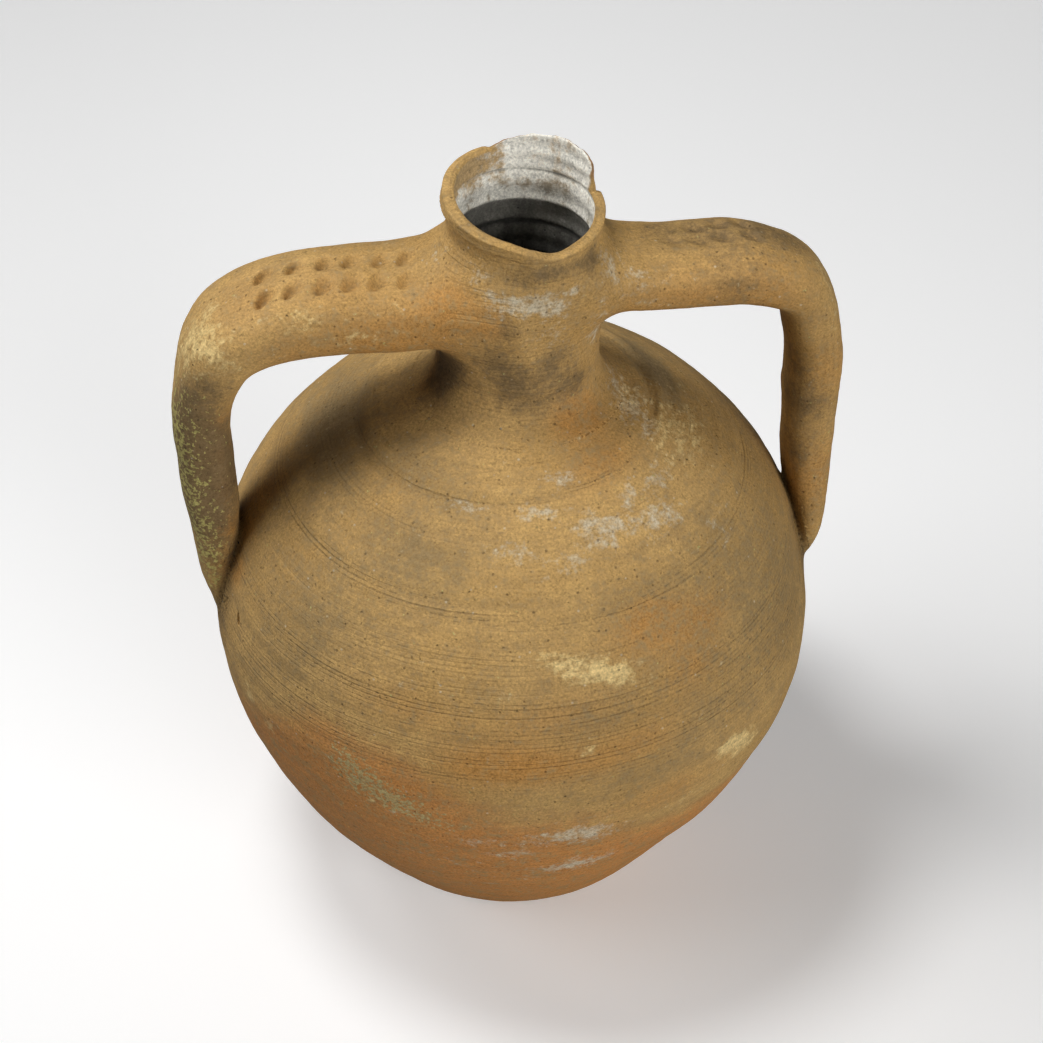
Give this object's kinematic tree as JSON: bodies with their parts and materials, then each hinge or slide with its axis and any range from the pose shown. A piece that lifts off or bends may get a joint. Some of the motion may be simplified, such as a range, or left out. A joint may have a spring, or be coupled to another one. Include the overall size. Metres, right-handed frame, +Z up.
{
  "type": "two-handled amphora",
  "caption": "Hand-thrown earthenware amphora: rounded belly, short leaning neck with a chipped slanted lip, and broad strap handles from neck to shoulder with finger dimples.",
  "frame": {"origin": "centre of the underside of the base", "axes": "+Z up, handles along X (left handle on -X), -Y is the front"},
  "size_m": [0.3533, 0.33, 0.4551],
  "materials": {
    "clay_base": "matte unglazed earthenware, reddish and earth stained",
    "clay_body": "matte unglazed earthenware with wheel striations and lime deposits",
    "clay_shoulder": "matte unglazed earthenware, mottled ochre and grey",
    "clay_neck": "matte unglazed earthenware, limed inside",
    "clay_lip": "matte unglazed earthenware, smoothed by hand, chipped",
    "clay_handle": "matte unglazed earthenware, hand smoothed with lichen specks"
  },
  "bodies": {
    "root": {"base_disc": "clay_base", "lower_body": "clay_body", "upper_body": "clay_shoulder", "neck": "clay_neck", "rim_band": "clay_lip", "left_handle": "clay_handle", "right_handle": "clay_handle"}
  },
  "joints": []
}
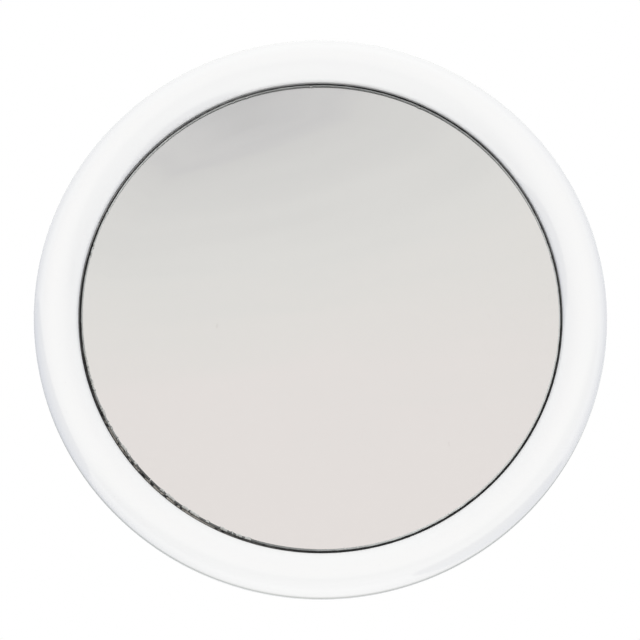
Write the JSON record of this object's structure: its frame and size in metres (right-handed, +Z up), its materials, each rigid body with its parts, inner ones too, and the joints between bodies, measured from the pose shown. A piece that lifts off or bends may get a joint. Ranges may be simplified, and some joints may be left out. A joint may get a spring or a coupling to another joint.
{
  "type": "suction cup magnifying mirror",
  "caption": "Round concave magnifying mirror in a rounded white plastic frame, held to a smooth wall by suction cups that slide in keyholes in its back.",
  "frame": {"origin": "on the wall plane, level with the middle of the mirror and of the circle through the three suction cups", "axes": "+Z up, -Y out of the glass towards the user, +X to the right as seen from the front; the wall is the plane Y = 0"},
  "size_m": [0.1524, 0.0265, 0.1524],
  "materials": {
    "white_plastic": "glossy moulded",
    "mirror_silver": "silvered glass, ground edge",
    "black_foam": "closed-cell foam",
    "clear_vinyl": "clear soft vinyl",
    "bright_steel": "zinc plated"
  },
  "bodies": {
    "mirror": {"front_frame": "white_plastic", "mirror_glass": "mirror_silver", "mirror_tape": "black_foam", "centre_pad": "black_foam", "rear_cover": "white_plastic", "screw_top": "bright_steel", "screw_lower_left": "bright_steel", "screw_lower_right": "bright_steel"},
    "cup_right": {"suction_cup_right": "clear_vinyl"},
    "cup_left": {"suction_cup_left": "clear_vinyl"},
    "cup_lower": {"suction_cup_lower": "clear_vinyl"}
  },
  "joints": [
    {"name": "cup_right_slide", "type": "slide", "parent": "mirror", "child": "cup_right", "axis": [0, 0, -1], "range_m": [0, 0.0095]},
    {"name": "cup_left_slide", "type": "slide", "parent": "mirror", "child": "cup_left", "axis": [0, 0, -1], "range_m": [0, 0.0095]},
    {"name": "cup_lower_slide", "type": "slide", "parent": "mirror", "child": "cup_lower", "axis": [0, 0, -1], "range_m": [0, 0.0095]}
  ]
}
============================================================
**GIVEN PROBLEM**.
The answer consists only of the lines from the one containing "Write the JSON" to the end of the records, each written out exactly.

**CORRECT RESPONSE**.
Write the JSON record of this object's structure: its frame and size in metres (right-handed, +Z up), its materials, each rigid body with its parts, inner ones too, and the joints between bodies, measured from the pose shown. A piece that lifts off or bends may get a joint. Ranges may be simplified, and some joints may be left out. A joint may get a spring or a coupling to another joint.
{
  "type": "suction cup magnifying mirror",
  "caption": "Round concave magnifying mirror in a rounded white plastic frame, held to a smooth wall by suction cups that slide in keyholes in its back.",
  "frame": {"origin": "on the wall plane, level with the middle of the mirror and of the circle through the three suction cups", "axes": "+Z up, -Y out of the glass towards the user, +X to the right as seen from the front; the wall is the plane Y = 0"},
  "size_m": [0.1524, 0.0265, 0.1524],
  "materials": {
    "white_plastic": "glossy moulded",
    "mirror_silver": "silvered glass, ground edge",
    "black_foam": "closed-cell foam",
    "clear_vinyl": "clear soft vinyl",
    "bright_steel": "zinc plated"
  },
  "bodies": {
    "mirror": {"front_frame": "white_plastic", "mirror_glass": "mirror_silver", "mirror_tape": "black_foam", "centre_pad": "black_foam", "rear_cover": "white_plastic", "screw_top": "bright_steel", "screw_lower_left": "bright_steel", "screw_lower_right": "bright_steel"},
    "cup_right": {"suction_cup_right": "clear_vinyl"},
    "cup_left": {"suction_cup_left": "clear_vinyl"},
    "cup_lower": {"suction_cup_lower": "clear_vinyl"}
  },
  "joints": [
    {"name": "cup_right_slide", "type": "slide", "parent": "mirror", "child": "cup_right", "axis": [0, 0, -1], "range_m": [0, 0.0095]},
    {"name": "cup_left_slide", "type": "slide", "parent": "mirror", "child": "cup_left", "axis": [0, 0, -1], "range_m": [0, 0.0095]},
    {"name": "cup_lower_slide", "type": "slide", "parent": "mirror", "child": "cup_lower", "axis": [0, 0, -1], "range_m": [0, 0.0095]}
  ]
}